Earlier this year in Welch, West Virginia, I spoke of the great hope for this area of the nation which could be obtained through the development of new uses for coal. At that time there was pending before the Congress a bill to establish a Coal Research and Development Commission – to develop new and more effective uses for coal, to improve and expand existing uses for coal and to reduce the cost of coal production and distribution.

This is the type of legislation which provided hope. This is a positive rather than a negative solution. I wholeheartedly supported the enactment of this legislation, as a step toward reviving one of the nation’s key industries. Apparently many of my colleagues agreed (I might say this group included the Republican National Chairman) because the bill was passed by the Congress.

But our hopes – your hopes, the hopes of the industry, the miners and the unemployed – were dashed by the President. He vetoed the bill. He vetoed this promising measure just as he vetoed or threatened to veto much other legislation aimed at meeting some of today’s most critical national problems – in housing, the building of new schools, and the further expansion of vital reclamation and power projects.

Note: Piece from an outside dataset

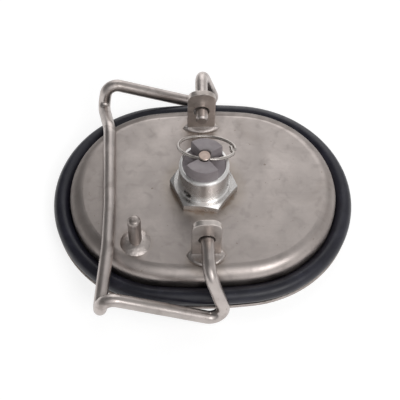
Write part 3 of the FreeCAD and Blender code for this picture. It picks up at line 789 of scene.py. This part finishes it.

In vetoing this bill, the President stated that the Department of Interior currently administers research and conservation programs for coal as well as other mineral resources. But what he did not say is that the current program devotes two-thirds of its research activities to synthetic, liquid and gaseous fuels, which would not benefit the coal mining industry at all.

There are in this sate today some 39,000 coalminers. About ten years ago this figure was 120,000. It is true that some of this decline is due to mechanization of the industry. But it is also true that in a period when our nation is growing – and needs to continue growing to meet the great international threat of an aggressive Soviet power – we have not taken the steps needed to conserve this vital industry by finding new and needed uses for coal.

The fact of the matter is that our coalmines and our coalminers represent one of this nation’s greatest assets – a storehouse of wealth that can and should serve us for centuries to come.

Earlier this month it was announced that a locomotive engineer named Russell Harvey of Roanoke, Virginia, who works for the Norfolk and Western Railroad, has been experimenting with the uses of pulverized coal. Mr. Harvey is convinced that a point has been reached where researchers could develop his ideas to perfection and operate diesel engines with pulverized coal at a cost of one-third the cost of diesel oil.

This is the type of imaginative research which we who backed the establishment of the Coal Research and Development Commission were hopeful could be accomplished. Brought to fruition, an idea such as Mr. Harvey’s could put thousands of coalminers back to work and open hundreds of local mines.

Moreover, we must not limit our sights to the dwindling domestic market and the fluctuating overseas market of 1959. We must bear in mind that the world’s population will be more than six billion by the end of this century, according to the most recent United Nations forecast – six billion people who will need heat and power and the products of our industry. In this nation alone we will double our population by the year 2000, placing greater demands on all of our resources of fuel and energy than any previously experienced or even predicted.

Moreover, the future of coal is not limited to the future of our energy requirements. Perhaps more than any other mineral, coal possesses hidden properties which have not yet been fully explored or exploited. There are new products to be discovered and new utilization of its by-products. Coal could well hold the key to the future of our nation, as well as this state.

But these new and important developments will not come about by the result of our merely sitting back and waiting for them. We need intensive research on the development of our coal resources – far more research than we are undertaking today. And this is but one of the serious issues confronting the Democratic Party when it takes control of the White House in 1960 – which it surely will. Many of these problems are interdependent. Certainly providing homes for 15 million families housed under what the Bureau of the Census classified as sub-standard conditions will have the secondary effect of aiding the lumber industry in West Virginia. Certainly the evolving by the Democratic Party of an effective, positive farm policy – not a policy which is merely critical of the activities of Mr. Benson – will aid the farmers of West Virginia whose annual income has dropped to its lowest figure since 1945.

But we can no longer invoke the solutions of the past – the programs and the policies which served us so well during the last generation. For now the age of consolidation is over – and once again the age of change and challenge has come upon us. We are faced with a whole new set of problems – a whole new set of dimensions. We are at the edge of this nation’s greatest age of expansion, growth and abundance – at the edge of a new era for our nation, our world and all mankind. It is this challenge that constitutes the great portion of our unfinished agenda.

Here at home, we are approaching the day of a two-hundred million population, a five-hundred billion dollar national income, a trillion dollar economy. These trends are recognized in our universities – they are recognized by market analysts and industrial statisticians throughout the country – and they are planning accordingly. But our government – as shown by the President’s vetoes of the coal research and housing bills – is not planning accordingly. And if the future is not grasped quickly, it may be lost to us forever.